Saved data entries
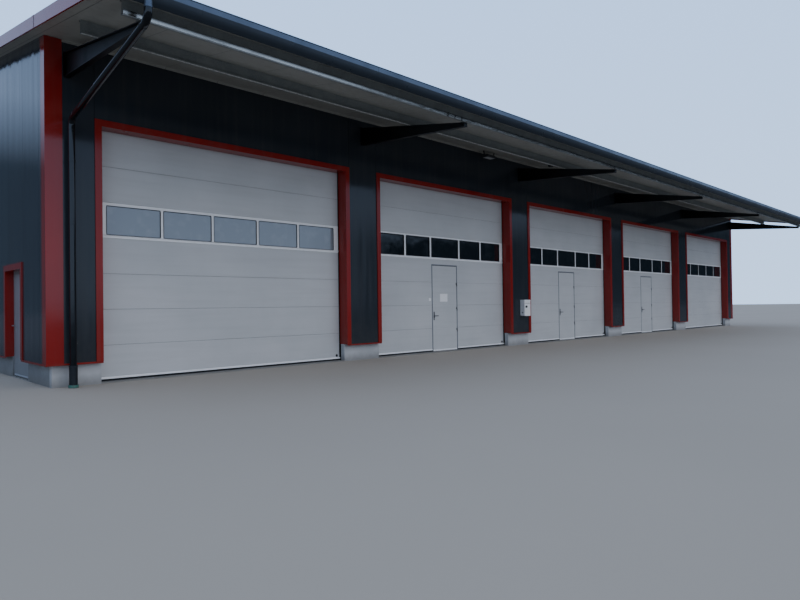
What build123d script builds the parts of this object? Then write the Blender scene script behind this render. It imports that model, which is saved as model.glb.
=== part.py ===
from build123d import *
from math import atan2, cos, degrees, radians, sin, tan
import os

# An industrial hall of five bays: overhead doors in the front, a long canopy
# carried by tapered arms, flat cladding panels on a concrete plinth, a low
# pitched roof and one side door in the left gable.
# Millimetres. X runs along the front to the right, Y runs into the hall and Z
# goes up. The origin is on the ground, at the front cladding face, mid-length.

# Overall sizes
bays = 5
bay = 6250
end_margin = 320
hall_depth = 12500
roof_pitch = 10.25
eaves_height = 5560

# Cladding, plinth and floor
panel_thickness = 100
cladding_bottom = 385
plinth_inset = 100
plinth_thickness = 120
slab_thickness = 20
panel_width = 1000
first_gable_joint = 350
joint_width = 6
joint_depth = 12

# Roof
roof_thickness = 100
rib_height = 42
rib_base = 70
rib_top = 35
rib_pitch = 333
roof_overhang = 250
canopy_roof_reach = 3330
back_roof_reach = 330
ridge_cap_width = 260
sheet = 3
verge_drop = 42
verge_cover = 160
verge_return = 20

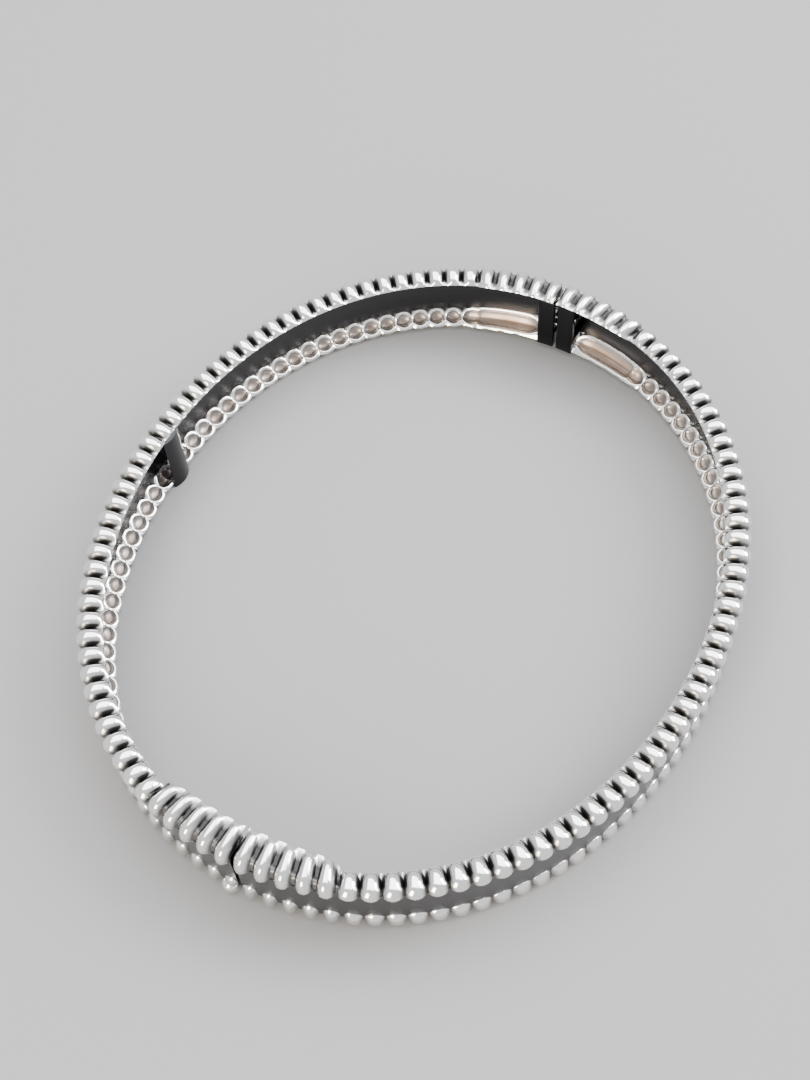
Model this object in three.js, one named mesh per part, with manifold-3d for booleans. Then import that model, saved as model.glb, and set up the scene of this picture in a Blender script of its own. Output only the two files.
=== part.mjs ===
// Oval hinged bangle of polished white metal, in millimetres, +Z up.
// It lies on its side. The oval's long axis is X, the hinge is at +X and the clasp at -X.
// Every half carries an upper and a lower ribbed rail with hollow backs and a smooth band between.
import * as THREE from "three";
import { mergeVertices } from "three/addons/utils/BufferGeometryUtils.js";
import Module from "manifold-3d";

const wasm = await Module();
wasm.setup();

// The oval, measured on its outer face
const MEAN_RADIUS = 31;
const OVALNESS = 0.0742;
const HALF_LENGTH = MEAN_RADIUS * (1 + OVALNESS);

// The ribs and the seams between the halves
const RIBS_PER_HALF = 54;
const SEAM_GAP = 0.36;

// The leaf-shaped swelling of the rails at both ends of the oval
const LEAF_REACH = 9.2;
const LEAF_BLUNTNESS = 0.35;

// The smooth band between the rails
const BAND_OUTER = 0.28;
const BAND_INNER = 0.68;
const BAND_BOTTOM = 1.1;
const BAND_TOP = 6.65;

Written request
Reproduce each record exactly as it appears.

Response
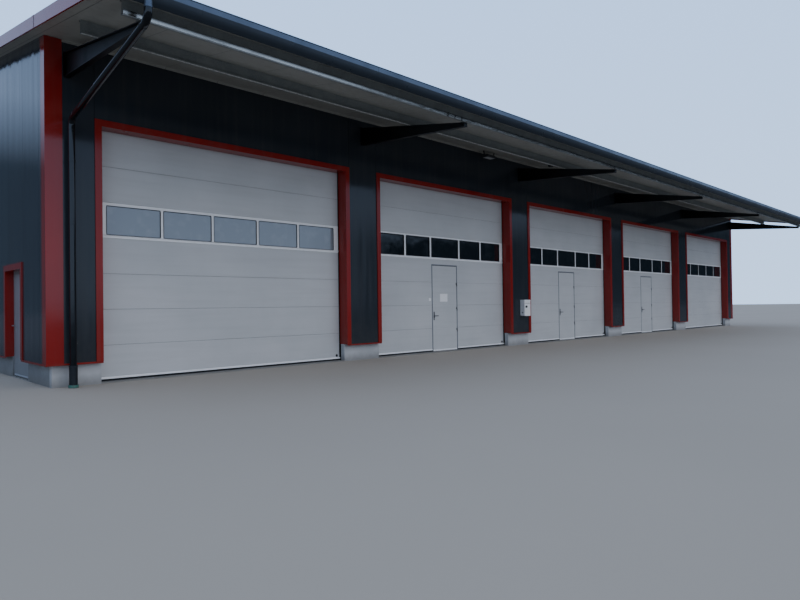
What build123d script builds the parts of this object? Then write the Blender scene script behind this render. It imports that model, which is saved as model.glb.
=== part.py ===
from build123d import *
from math import atan2, cos, degrees, radians, sin, tan
import os

# An industrial hall of five bays: overhead doors in the front, a long canopy
# carried by tapered arms, flat cladding panels on a concrete plinth, a low
# pitched roof and one side door in the left gable.
# Millimetres. X runs along the front to the right, Y runs into the hall and Z
# goes up. The origin is on the ground, at the front cladding face, mid-length.

# Overall sizes
bays = 5
bay = 6250
end_margin = 320
hall_depth = 12500
roof_pitch = 10.25
eaves_height = 5560

# Cladding, plinth and floor
panel_thickness = 100
cladding_bottom = 385
plinth_inset = 100
plinth_thickness = 120
slab_thickness = 20
panel_width = 1000
first_gable_joint = 350
joint_width = 6
joint_depth = 12

# Roof
roof_thickness = 100
rib_height = 42
rib_base = 70
rib_top = 35
rib_pitch = 333
roof_overhang = 250
canopy_roof_reach = 3330
back_roof_reach = 330
ridge_cap_width = 260
sheet = 3
verge_drop = 42
verge_cover = 160
verge_return = 20

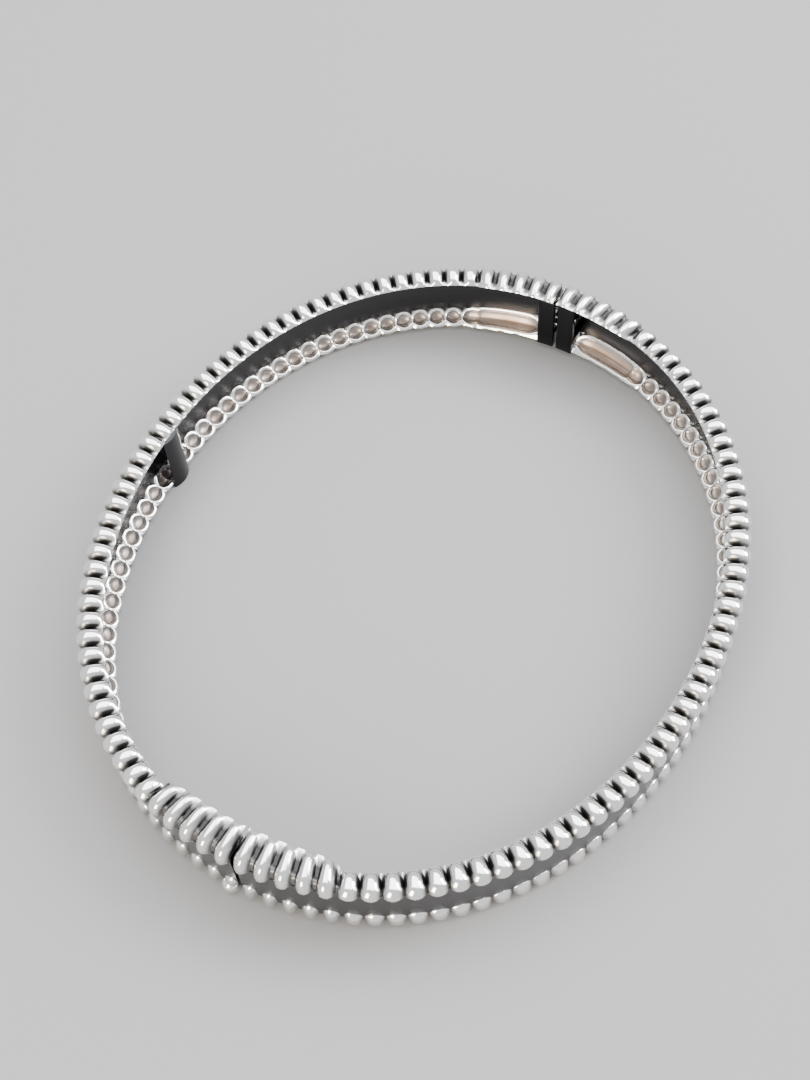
Model this object in three.js, one named mesh per part, with manifold-3d for booleans. Then import that model, saved as model.glb, and set up the scene of this picture in a Blender script of its own. Output only the two files.
=== part.mjs ===
// Oval hinged bangle of polished white metal, in millimetres, +Z up.
// It lies on its side. The oval's long axis is X, the hinge is at +X and the clasp at -X.
// Every half carries an upper and a lower ribbed rail with hollow backs and a smooth band between.
import * as THREE from "three";
import { mergeVertices } from "three/addons/utils/BufferGeometryUtils.js";
import Module from "manifold-3d";

const wasm = await Module();
wasm.setup();

// The oval, measured on its outer face
const MEAN_RADIUS = 31;
const OVALNESS = 0.0742;
const HALF_LENGTH = MEAN_RADIUS * (1 + OVALNESS);

// The ribs and the seams between the halves
const RIBS_PER_HALF = 54;
const SEAM_GAP = 0.36;

// The leaf-shaped swelling of the rails at both ends of the oval
const LEAF_REACH = 9.2;
const LEAF_BLUNTNESS = 0.35;

// The smooth band between the rails
const BAND_OUTER = 0.28;
const BAND_INNER = 0.68;
const BAND_BOTTOM = 1.1;
const BAND_TOP = 6.65;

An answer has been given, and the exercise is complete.